A contrarian insight is that headline rhetoric about producers "not responding" can understate the selective and differentiated responses across company size and sub-basin. Larger integrated firms will continue to use diversified cash flows to manage downside and selectively invest in long-cycle projects, while nimble independents with access to low-cost capital and specialized local footprints can still produce outsized short-term growth if they choose to prioritize volume over distributions. That bifurcation increases idiosyncratic opportunity and risk within the sector and argues for granular, company-level analysis rather than broad-brush sector positioning. For more on cross-asset implications, see our energy research and commodities desk coverage.
U.S. producers' restrained supply response to near-$95 WTI reflects capital discipline, operational bottlenecks and policy uncertainty; the result is lower short-run supply elasticity and higher sensitivity of prices to inventory and flow data. Market participants should prioritize granular, supply-chain-level data over headline price signals when assessing near-term crude trajectories.
Disclaimer: This article is for informational purposes only and does not constitute investment advice.
Q: Could U.S. production rapidly ramp if prices stay above $90 for six months?

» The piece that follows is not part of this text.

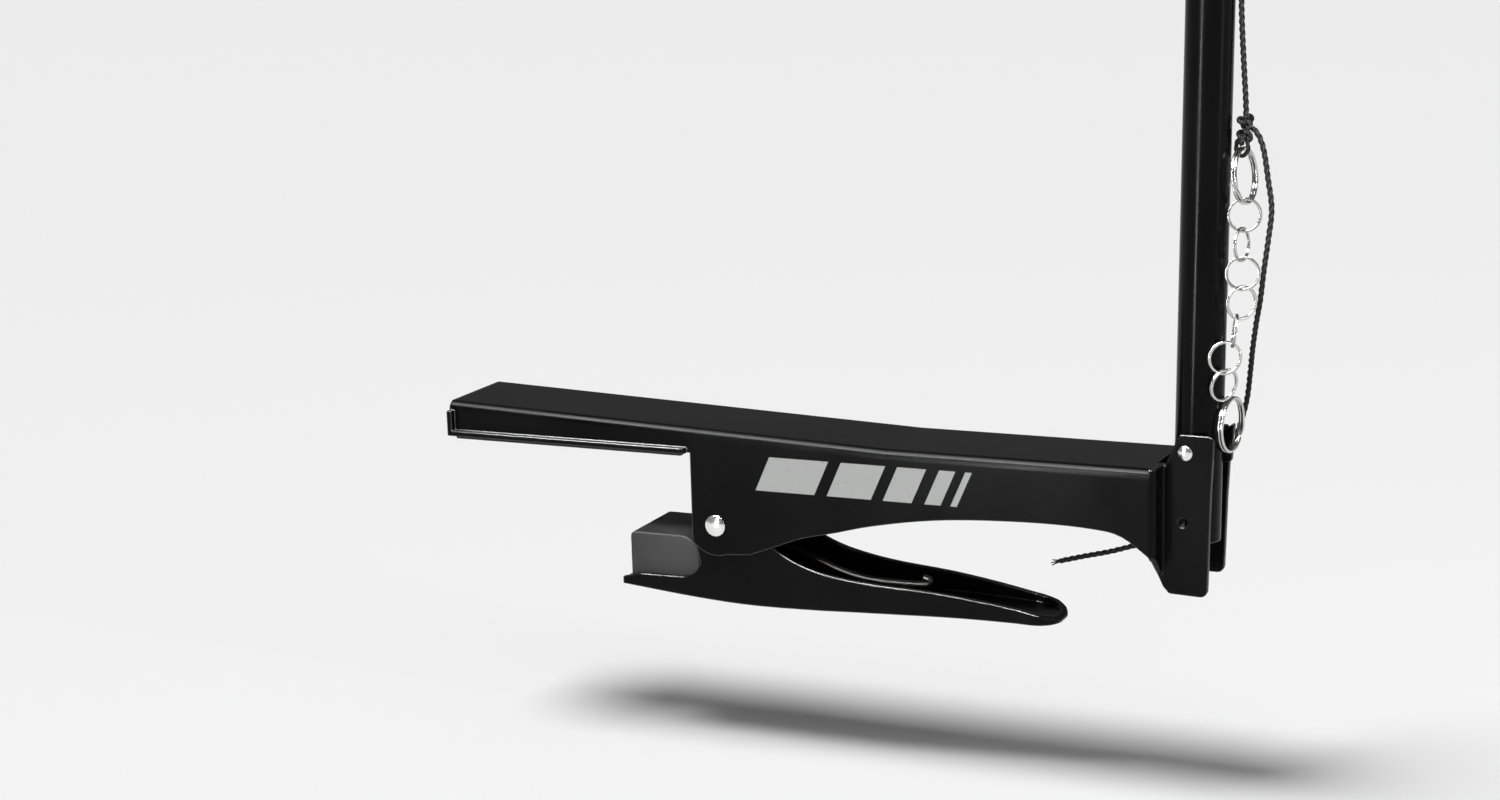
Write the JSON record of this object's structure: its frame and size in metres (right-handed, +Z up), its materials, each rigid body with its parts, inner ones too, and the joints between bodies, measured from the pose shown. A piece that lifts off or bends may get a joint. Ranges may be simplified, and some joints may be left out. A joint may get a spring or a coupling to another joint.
{
  "type": "table tennis net clamp",
  "caption": "Spring clamp that grips a table's edge and carries a net post, with a cord and a ring chain that hooks onto the arm to tension the net.",
  "frame": {"origin": "top edge of the table's side, where the upper jaw's underside meets the arm's stop edge, at the middle of the arm's width", "axes": "+X out from the table along the arm, towards the post; +Y along the table's edge; +Z up, along the post"},
  "size_m": [0.2434, 0.036, 0.2],
  "materials": {
    "black_paint": "satin black powder coat with worn edges",
    "felt_pad": "thin matt black felt-like pad",
    "black_rubber": "matt black rubber",
    "bright_steel": "bright nickel-plated rivet",
    "nylon": "natural white nylon",
    "zinc_steel": "zinc-plated steel",
    "spring_steel": "plain drawn spring wire",
    "black_gloss": "gloss black paint",
    "black_plastic": "moulded black plastic",
    "ring_steel": "bright nickel-plated wire",
    "black_cord": "black braided polyester cord"
  },
  "bodies": {
    "arm": {"arm_bracket": "black_paint", "upper_jaw_pad": "felt_pad", "pivot_pin": "bright_steel", "pivot_washers": "nylon", "spring_sleeve": "zinc_steel", "torsion_spring": "spring_steel", "post_tube": "black_gloss", "post_cap": "black_plastic", "post_rivet": "bright_steel", "tension_cord": "black_cord", "stopper_knot": "black_cord"},
    "lever": {"lever": "black_paint", "lower_jaw_pad": "black_rubber"},
    "chain": {"hook_ring": "ring_steel", "chain_ring_1": "ring_steel", "chain_ring_2": "ring_steel", "chain_ring_3": "ring_steel", "chain_ring_4": "ring_steel", "chain_ring_5": "ring_steel", "chain_ring_6": "ring_steel", "chain_ring_7": "ring_steel", "knot_ring": "ring_steel", "ring_knot": "black_cord", "hitch_knot": "black_cord", "cord_tail": "black_cord"}
  },
  "joints": [
    {"name": "jaw_hinge", "type": "hinge", "parent": "arm", "child": "lever", "pos_m": [0.0075, 0, -0.02], "axis": [0, -1, 0], "range_deg": [0, 14], "stiffness_Nm_per_rad": 2.3, "springref_deg": -29.79, "deforming": ["torsion_spring"]},
    {"name": "chain_swing", "type": "hinge", "parent": "arm", "child": "chain", "pos_m": [0.1563, 0.002, 0.0999], "axis": [0, -1, 0], "range_deg": [0, 20]}
  ]
}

A: Historically, sustained high prices supported faster growth, but in 2026 the ramp is likely to be slower. Factors that would enable a more rapid response include sustained multi-month price signals, visible increases in completion and pressure-pumping capacity, and clear midstream takeaway expansions. If those conditions materialize, an incremental 300–500 kb/d over 6–12 months is plausible for the U.S. basin mix, but not guaranteed.
Q: How does current producer behavior compare to 2018–2019 cycles?
A: The major difference is capital allocation discipline. In 2018–2019, many operators prioritized growth and reinvestment, contributing to rapid supply increases when prices rose; in the 2024–26 period, a higher share of free cash flow has been allocated to buybacks and dividends, reducing reinvestment rates and making the supply response more muted and uneven across the sector.
Q: Are there policy or infrastructure milestones that could change this outlook quickly?
A: Yes. Accelerated permitting for pipeline projects, clarified federal rules on flaring and methane (reducing regulatory uncertainty), and significant investment in completion capacity would materially increase short-term supply elasticity. Conversely, tighter regulatory constraints or delays in midstream expansions would reinforce the current muted response.